--- Exercise data ---
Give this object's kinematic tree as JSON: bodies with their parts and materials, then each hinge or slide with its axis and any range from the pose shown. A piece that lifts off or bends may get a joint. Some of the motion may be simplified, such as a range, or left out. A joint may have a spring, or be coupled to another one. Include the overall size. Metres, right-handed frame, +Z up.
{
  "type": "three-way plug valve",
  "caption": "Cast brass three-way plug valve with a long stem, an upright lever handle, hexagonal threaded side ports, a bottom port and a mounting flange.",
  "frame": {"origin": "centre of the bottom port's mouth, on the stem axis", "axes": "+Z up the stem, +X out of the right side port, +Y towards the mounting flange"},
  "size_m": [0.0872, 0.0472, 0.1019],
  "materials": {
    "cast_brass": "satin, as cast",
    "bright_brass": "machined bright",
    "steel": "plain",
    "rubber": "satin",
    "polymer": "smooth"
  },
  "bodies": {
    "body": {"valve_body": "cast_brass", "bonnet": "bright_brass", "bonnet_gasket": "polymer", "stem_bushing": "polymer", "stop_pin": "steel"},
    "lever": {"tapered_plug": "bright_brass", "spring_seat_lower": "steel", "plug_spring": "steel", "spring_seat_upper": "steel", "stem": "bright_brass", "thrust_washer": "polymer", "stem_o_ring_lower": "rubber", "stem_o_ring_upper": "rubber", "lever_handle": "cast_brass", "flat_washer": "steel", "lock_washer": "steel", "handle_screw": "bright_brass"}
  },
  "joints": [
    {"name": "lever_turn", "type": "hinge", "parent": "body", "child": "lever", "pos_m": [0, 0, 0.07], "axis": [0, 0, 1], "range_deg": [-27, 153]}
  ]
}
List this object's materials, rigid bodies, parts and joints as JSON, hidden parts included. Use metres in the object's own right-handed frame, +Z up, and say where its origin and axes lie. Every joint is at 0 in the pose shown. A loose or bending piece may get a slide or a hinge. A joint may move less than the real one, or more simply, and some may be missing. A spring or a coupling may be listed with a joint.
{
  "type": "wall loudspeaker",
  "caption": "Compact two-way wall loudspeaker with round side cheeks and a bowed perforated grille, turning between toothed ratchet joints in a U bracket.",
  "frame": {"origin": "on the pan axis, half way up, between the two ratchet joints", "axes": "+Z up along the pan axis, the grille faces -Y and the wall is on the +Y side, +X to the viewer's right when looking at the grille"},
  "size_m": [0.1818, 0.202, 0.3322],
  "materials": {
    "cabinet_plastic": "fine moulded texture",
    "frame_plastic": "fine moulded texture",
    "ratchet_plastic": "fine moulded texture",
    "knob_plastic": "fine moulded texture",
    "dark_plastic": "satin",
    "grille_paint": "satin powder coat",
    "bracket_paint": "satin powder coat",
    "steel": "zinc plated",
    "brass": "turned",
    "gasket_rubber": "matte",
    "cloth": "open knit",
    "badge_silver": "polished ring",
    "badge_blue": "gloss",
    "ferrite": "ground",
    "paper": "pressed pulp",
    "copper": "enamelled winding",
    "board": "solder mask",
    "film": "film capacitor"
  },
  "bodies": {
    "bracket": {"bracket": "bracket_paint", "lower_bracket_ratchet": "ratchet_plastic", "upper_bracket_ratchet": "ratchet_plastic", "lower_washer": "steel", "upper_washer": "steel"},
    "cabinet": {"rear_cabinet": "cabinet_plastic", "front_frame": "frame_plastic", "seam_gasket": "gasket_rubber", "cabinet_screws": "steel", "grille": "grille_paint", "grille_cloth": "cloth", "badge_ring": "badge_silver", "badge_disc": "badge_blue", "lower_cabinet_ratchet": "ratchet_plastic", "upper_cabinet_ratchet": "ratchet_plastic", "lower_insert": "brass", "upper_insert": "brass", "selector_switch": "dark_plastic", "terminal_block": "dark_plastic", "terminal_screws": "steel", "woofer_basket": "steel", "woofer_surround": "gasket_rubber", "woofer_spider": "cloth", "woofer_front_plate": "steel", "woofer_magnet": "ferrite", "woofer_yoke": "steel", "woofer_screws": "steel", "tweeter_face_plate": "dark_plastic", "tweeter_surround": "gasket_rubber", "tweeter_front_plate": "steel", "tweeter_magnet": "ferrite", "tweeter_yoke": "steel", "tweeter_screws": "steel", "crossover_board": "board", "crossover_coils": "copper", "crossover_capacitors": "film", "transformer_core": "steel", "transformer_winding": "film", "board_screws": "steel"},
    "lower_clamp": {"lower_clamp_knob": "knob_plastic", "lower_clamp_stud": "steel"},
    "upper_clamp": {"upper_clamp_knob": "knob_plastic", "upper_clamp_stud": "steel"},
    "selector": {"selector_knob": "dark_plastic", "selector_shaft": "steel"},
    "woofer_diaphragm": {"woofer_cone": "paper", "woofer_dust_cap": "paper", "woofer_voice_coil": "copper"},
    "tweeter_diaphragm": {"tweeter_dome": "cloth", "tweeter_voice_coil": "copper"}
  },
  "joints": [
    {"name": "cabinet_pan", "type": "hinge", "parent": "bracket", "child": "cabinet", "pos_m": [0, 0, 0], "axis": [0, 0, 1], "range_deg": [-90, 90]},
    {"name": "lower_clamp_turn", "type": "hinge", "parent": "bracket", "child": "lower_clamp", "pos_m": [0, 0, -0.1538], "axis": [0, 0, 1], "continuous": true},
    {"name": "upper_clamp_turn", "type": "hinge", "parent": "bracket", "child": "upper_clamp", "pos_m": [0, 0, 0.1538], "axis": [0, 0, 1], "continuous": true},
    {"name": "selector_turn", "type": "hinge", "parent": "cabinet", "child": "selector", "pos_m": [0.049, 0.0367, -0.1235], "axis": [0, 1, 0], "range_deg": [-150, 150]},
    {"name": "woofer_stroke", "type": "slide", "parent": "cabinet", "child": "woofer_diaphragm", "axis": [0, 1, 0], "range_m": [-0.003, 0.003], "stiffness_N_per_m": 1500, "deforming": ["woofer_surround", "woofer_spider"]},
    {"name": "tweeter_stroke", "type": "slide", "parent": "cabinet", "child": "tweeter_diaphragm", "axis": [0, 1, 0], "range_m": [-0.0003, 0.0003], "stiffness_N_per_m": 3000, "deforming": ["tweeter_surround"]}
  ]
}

--- Task details ---
Scan the listing above. Collect all lines with the word "handed".

--- Correct answer ---
Give this object's kinematic tree as JSON: bodies with their parts and materials, then each hinge or slide with its axis and any range from the pose shown. A piece that lifts off or bends may get a joint. Some of the motion may be simplified, such as a range, or left out. A joint may have a spring, or be coupled to another one. Include the overall size. Metres, right-handed frame, +Z up.
List this object's materials, rigid bodies, parts and joints as JSON, hidden parts included. Use metres in the object's own right-handed frame, +Z up, and say where its origin and axes lie. Every joint is at 0 in the pose shown. A loose or bending piece may get a slide or a hinge. A joint may move less than the real one, or more simply, and some may be missing. A spring or a coupling may be listed with a joint.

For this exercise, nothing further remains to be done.